The exercise -> Below is a listing; restate from it, character for character, the lines beginning at the line holding "add('rear_bench', seat(-50, 0, 980), SEAT_CLOTH);" and ending at the line holding "obj.matrix_parent_inverse = Matrix.Identity(4)", both included.
>>>
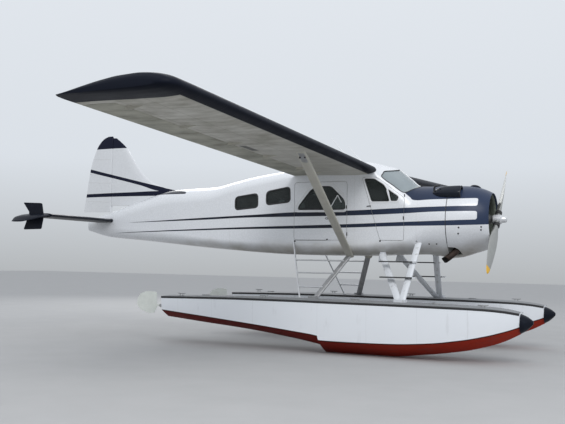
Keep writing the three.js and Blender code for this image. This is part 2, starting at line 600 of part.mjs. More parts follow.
// the wing strut with room round it and past its foot
const wingStrutCutter = strut([1617.3, 490, 1654.1], STRUT_LINE[1], 177, 64, 16);
const rearStrut = cut(
  join(strut(...rearLine, 105, 48), rearFoot), fuselageCutter, floatCutter, wingStrutCutter);
addPair('rear_float_strut', rearStrut, STRUT_GREY);

// Boarding ladder between a tube and the rear float strut. Columns: height, tube x y, strut x y
const RUNGS = [[1575, 663, 806, 1547, 611], [1345, 742, 914, 1427, 793], [1095, 829, 1030, 1297, 991]];
const ladder = cut(join(bar([540, 640, 1930], [905, 1132, DECK_Z - 40], 15, 10),
  ...RUNGS.map(([z, x0, y0, x1, y1]) => bar([x0, y0, z], [x1, y1, z], 13, 8))),
  strut(...rearLine, 106, 49), fuselageCutter, floatCutter);
addPair('boarding_ladder', ladder, BARE_METAL);

// Spreader bars between the floats
for (const [name, x] of [['front', 2800], ['rear', 1190]]) {
  const tube = strut([x, -1000, 770], [x, 1000, 770], 90, 60, 12);
  const spreader = cut(tube, floatCutter, mirrored(floatCutter));
  add(`spreader_bar_${name}`, spreader, BARE_METAL);
}

// Engine: nine finned cylinders around a crankcase, with the reduction nose
const CYLINDERS = 9;
const HUB_REAR = 82;
const ENGINE_X = 3680;
const FINS = 5;
const finProfile = [[0, 180]];
for (let i = 0; i < FINS; i++) {
  const r = 260 + i * 48;
  finProfile.push([68, r], [92, r + 6], [92, r + 20], [68, r + 26]);
}
finProfile.push([70, 500], [60, 535], [0, 545]);
const engineParts = Array.from({ length: CYLINDERS }, (_, i) => {
  const geometry = new THREE.LatheGeometry(finProfile.map(([r, y]) => new THREE.Vector2(r, y)), 12);
  geometry.rotateX(Math.PI / 2 + (2 * Math.PI * i) / CYLINDERS);
  geometry.translate(ENGINE_X, 0, THRUST_Z);
  return solid(geometry);
});
const crankcase = turned([[3420, 0], [3420, 300], [3520, 300], [3540, 250], [3800, 250], [3830, 200],
  [3960, 150], [4030, 95], [PROPELLER_X - HUB_REAR - 24, 75], [PROPELLER_X - HUB_REAR - 12, 0]], 24);
add('radial_engine', join(crankcase, ...engineParts), ENGINE_METAL);

// Cowling: open ring with a rolled front lip, cut away at its lower rear corner for the exhaust
// Columns: station x, outer radius, how far the ring's centre lies below the thrust line
const COWL_SECTIONS = [
  [COWL_REAR_X, COWL_RADIUS, THRUST_Z - NOSE_END_Z], [3560, 637, 36], [3700, 615, 19], [3865, 575, 5],
  [3980, 537, 6], [4060, 503, 8], [4112, 472, 4],
];
const COWL_WALL = 22;
const cowlInner = [
  [4104, 460], [4045, 458],
  ...COWL_SECTIONS.slice(0, 5).reverse().map(([x, radius]) => [x, radius - COWL_WALL]),
];
const cowlDrop = (x) => {
  const i = Math.max(1, COWL_SECTIONS.findIndex((row) => row[0] >= x - TOUCH));
  const [low, high] = [COWL_SECTIONS[i - 1], COWL_SECTIONS[i]];
  return THREE.MathUtils.mapLinear(x, low[0], high[0], low[2], high[2]);
};
const followCowl = (manifold) => manifold.warp((p) => { p[2] -= cowlDrop(Math.max(p[0], COWL_REAR_X)); });
const cowlOuter = COWL_SECTIONS.map(([x, radius]) => [x, radius]);
const cowlRing = [...cowlOuter, ...cowlInner, cowlOuter[0]];
const EXHAUST_NOTCH = [[3300, 1500], [3645, 1500], [3645, 1755], [3612, 1815], [3540, 1840], [3300, 1840]];
const exhaustNotch = prismY(EXHAUST_NOTCH, -700, -190);
add('engine_cowling', cut(followCowl(turned(cowlRing, 36)), exhaustNotch), WHITE_PAINT);

// Exhaust stub, leaving the cowling's lower starboard corner
const exhaustPath = new THREE.CatmullRomCurve3([
  new THREE.Vector3(3590, -270, 1845), new THREE.Vector3(3520, -320, 1768),
  new THREE.Vector3(3430, -360, 1680), new THREE.Vector3(3310, -385, 1590),
]);
const PIPE_SIDES = 14;
const ringShape = (radius) =>
  new THREE.Shape(new THREE.EllipseCurve(0, 0, radius, radius).getPoints(PIPE_SIDES).slice(0, PIPE_SIDES));
const alongExhaust = { extrudePath: exhaustPath, steps: 6 };
const pipe = (radius) => solid(new THREE.ExtrudeGeometry(ringShape(radius), alongExhaust));
add('exhaust_pipe', cut(pipe(62), pipe(56)), RUSTY_STEEL);

// Carburettor air scoop on the starboard shoulder of the cowling, open to the front
const SCOOP_TURN = THREE.MathUtils.degToRad(42);
const scoopRing = (x, halfWidth, low, high) => Array.from({ length: 9 }, (_, i) => {
  const turn = (Math.PI * i) / 8;
  return new THREE.Vector3(x, halfWidth * Math.cos(turn), low + (high - low) * Math.sin(turn));
});
const scoopOuter = loft([
  scoopRing(3140, 90, 530, 645), scoopRing(3270, 132, 530, 702), scoopRing(3640, 138, 530, 716),
]);
const scoopInner = loft([scoopRing(3340, 118, 540, 690), scoopRing(3650, 126, 540, 704)]);
const scoopShape = geometryOf(cut(scoopOuter, scoopInner));
scoopShape.rotateX(SCOOP_TURN);
scoopShape.translate(0, 0, THRUST_Z);
const SCOOP_SEAT = 2.4;
const seatRings = COWL_SECTIONS.slice(0, 4).map(([x, radius]) => [x, radius + SCOOP_SEAT]);
const cowlCutter = followCowl(turned([[2800, 0], [2800, 660], ...seatRings, [3865, 0]], 36));
add('air_scoop', cut(solid(scoopShape), cowlCutter, fuselage(2950, COWL_REAR_X, 2)), BLACK_PLASTIC);

// Propeller: two blades on a hub. Columns: radius, chord, thickness, blade angle in degrees
const BLADE_SECTIONS = [
  [30, 90, 90, 40], [240, 105, 80, 40], [400, 165, 52, 36], [650, 200, 34, 30], [900, 182, 24, 25],
  [1120, 138, 17, 21], [1240, 92, 12, 19], [PROPELLER_DIAMETER / 2, 40, 8, 18],
];
function propellerBlade(direction) {
  const blade = loft(BLADE_SECTIONS.map(([r, chord, thick, angle]) => {
    const tilt = THREE.MathUtils.degToRad(angle);
    return Array.from({ length: 12 }, (_, i) => {
      const turn = (2 * Math.PI * i) / 12;
      const u = (chord / 2) * Math.cos(turn);
      const v = (thick / 2) * Math.sin(turn);
      const ahead = v * Math.cos(tilt) - u * Math.sin(tilt);
      return new THREE.Vector3(ahead, u * Math.cos(tilt) + v * Math.sin(tilt), r);
    });
  }));
  const geometry = geometryOf(blade);
  geometry.rotateX(direction);
  return solid(geometry.translate(PROPELLER_X, 0, THRUST_Z));
}
const HUB_PROFILE = [
  [-HUB_REAR, 0], [-HUB_REAR, 68], [-60, 85], [60, 85], [80, 60], [150, 55], [165, 40], [165, 0],
];
const hub = turned(HUB_PROFILE.map(([ahead, radius]) => [PROPELLER_X + ahead, radius]), 20);
const blades = [-PROPELLER_REST, Math.PI - PROPELLER_REST].map(propellerBlade);
add('propeller', join(hub, ...blades), BARE_METAL);

// Cabin fittings: seats, bench seats, instrument panel and control column
const SEAT_FLOOR = FLOOR_Z;
function seat(x, y, width) {
  const half = width / 2;
  return join(
    box(x - 230, x + 230, y - half, y + half, SEAT_FLOOR + 280, SEAT_FLOOR + 430),
    prismY([[x - 235, SEAT_FLOOR + 330], [x - 130, SEAT_FLOOR + 330], [x - 230, SEAT_FLOOR + 940],
      [x - 310, SEAT_FLOOR + 940]], y - half, y + half),
    box(x - 180, x + 180, y - half + 40, y + half - 40, SEAT_FLOOR + TOUCH, SEAT_FLOOR + 290));
}
add('pilot_seat', seat(1930, 300, 450), SEAT_CLOTH);
add('copilot_seat', seat(1930, -300, 450), SEAT_CLOTH);
add('passenger_bench', seat(960, 0, 1080), SEAT_CLOTH);
add('rear_bench', seat(-50, 0, 980), SEAT_CLOTH);
const panel = join(
  box(2560, 2620, -540, 540, 2420, 2740),
  box(2620, 2700, -500, 500, 2560, 2730),
  box(2540, 2570, -60, 60, SEAT_FLOOR + TOUCH, 2430),
  box(2540, FIREWALL_X - 2, -60, 60, 2380, 2460),
);
add('instrument_panel', panel, BLACK_PLASTIC);
const WHEEL_X = 2325;
const yoke = join(
  bar([2400, 0, SEAT_FLOOR + TOUCH], [2400, 0, 2380], 28, 12),
  bar([2400, 0, 2360], [2330, 290, 2520], 20, 10),
  bar([WHEEL_X, 150, 2500], [WHEEL_X, 430, 2500], 14, 8),
  bar([WHEEL_X, 165, 2500], [WHEEL_X, 150, 2620], 14, 8),
  bar([WHEEL_X, 415, 2500], [WHEEL_X, 430, 2620], 14, 8),
);
add('control_column', yoke, BLACK_PLASTIC);

export default model;
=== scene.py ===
"""Looks of a single-engined, high-wing floatplane parked on its keels.

Metres, +X to the nose, +Y to port, +Z up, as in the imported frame. The script follows the aircraft as it is
put together: each section holds one piece or group of like pieces with its sizes, mesh and material.
"""

import bpy
import numpy as np
from mathutils import Matrix, Vector


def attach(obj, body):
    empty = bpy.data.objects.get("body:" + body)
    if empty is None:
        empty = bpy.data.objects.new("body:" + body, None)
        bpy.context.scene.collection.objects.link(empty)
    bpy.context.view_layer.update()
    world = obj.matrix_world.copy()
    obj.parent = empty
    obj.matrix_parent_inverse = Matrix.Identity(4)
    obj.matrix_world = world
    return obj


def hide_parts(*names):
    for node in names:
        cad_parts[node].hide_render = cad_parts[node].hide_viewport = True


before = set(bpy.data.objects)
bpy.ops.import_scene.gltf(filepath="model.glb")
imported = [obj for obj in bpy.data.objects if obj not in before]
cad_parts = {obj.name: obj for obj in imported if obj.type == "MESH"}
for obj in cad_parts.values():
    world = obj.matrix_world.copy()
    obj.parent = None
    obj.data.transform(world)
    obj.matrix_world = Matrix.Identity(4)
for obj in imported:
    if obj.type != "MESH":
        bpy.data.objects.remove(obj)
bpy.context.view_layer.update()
SIDES = (("left", 1), ("right", -1))

# Studio: a pale floor under an even, overcast kind of sky, two large soft lamps, and a camera where the
# photographer stood, off the starboard bow at chest height.
CAMERA_PLACE = (6.860, -14.441, 1.528)
CAMERA_YAW, CAMERA_PITCH, CAMERA_ROLL = np.radians((25.43, 3.549, 1.05))
LENS_MM, SENSOR_MM = 51.52, 36.0


def added(name, data):
    """A new object in the scene."""
    made = bpy.data.objects.new(name, data)
    bpy.context.scene.collection.objects.link(made)
    return made


camera = added("camera", bpy.data.cameras.new("camera"))
camera.data.lens, camera.data.sensor_width = LENS_MM, SENSOR_MM
camera.data.sensor_fit = "HORIZONTAL"
camera.data.clip_end = 200.0
camera.matrix_world = (
    Matrix.Translation(CAMERA_PLACE)
    @ Matrix.Rotation(CAMERA_YAW, 4, "Z")
    @ Matrix.Rotation(np.pi / 2 + CAMERA_PITCH, 4, "X")
    @ Matrix.Rotation(CAMERA_ROLL, 4, "Z")
)
bpy.context.scene.camera = camera
bpy.context.scene.view_settings.view_transform = "Standard"


class Signal:
    """A number, colour or vector on its way through a material; arithmetic on numbers adds Math nodes."""

    def __init__(self, finish, socket):
        self.finish, self.socket = finish, socket

    def math(self, operation, *others):
        return self.finish.node("Math", {"operation": operation}, dict(enumerate((self, *others))))

    def __add__(self, other):
        return self.math("ADD", other)

    def __sub__(self, other):
        return self.math("SUBTRACT", other)

    def __rsub__(self, other):
        return self.finish.node("Math", {"operation": "SUBTRACT"}, {0: other, 1: self})

    def __mul__(self, other):
        return self.math("MULTIPLY", other)

    def __truediv__(self, other):
        return self.math("DIVIDE", other)

    __radd__, __rmul__ = __add__, __mul__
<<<
Correct response ->
add('rear_bench', seat(-50, 0, 980), SEAT_CLOTH);
const panel = join(
  box(2560, 2620, -540, 540, 2420, 2740),
  box(2620, 2700, -500, 500, 2560, 2730),
  box(2540, 2570, -60, 60, SEAT_FLOOR + TOUCH, 2430),
  box(2540, FIREWALL_X - 2, -60, 60, 2380, 2460),
);
add('instrument_panel', panel, BLACK_PLASTIC);
const WHEEL_X = 2325;
const yoke = join(
  bar([2400, 0, SEAT_FLOOR + TOUCH], [2400, 0, 2380], 28, 12),
  bar([2400, 0, 2360], [2330, 290, 2520], 20, 10),
  bar([WHEEL_X, 150, 2500], [WHEEL_X, 430, 2500], 14, 8),
  bar([WHEEL_X, 165, 2500], [WHEEL_X, 150, 2620], 14, 8),
  bar([WHEEL_X, 415, 2500], [WHEEL_X, 430, 2620], 14, 8),
);
add('control_column', yoke, BLACK_PLASTIC);

export default model;
=== scene.py ===
"""Looks of a single-engined, high-wing floatplane parked on its keels.

Metres, +X to the nose, +Y to port, +Z up, as in the imported frame. The script follows the aircraft as it is
put together: each section holds one piece or group of like pieces with its sizes, mesh and material.
"""

import bpy
import numpy as np
from mathutils import Matrix, Vector


def attach(obj, body):
    empty = bpy.data.objects.get("body:" + body)
    if empty is None:
        empty = bpy.data.objects.new("body:" + body, None)
        bpy.context.scene.collection.objects.link(empty)
    bpy.context.view_layer.update()
    world = obj.matrix_world.copy()
    obj.parent = empty
    obj.matrix_parent_inverse = Matrix.Identity(4)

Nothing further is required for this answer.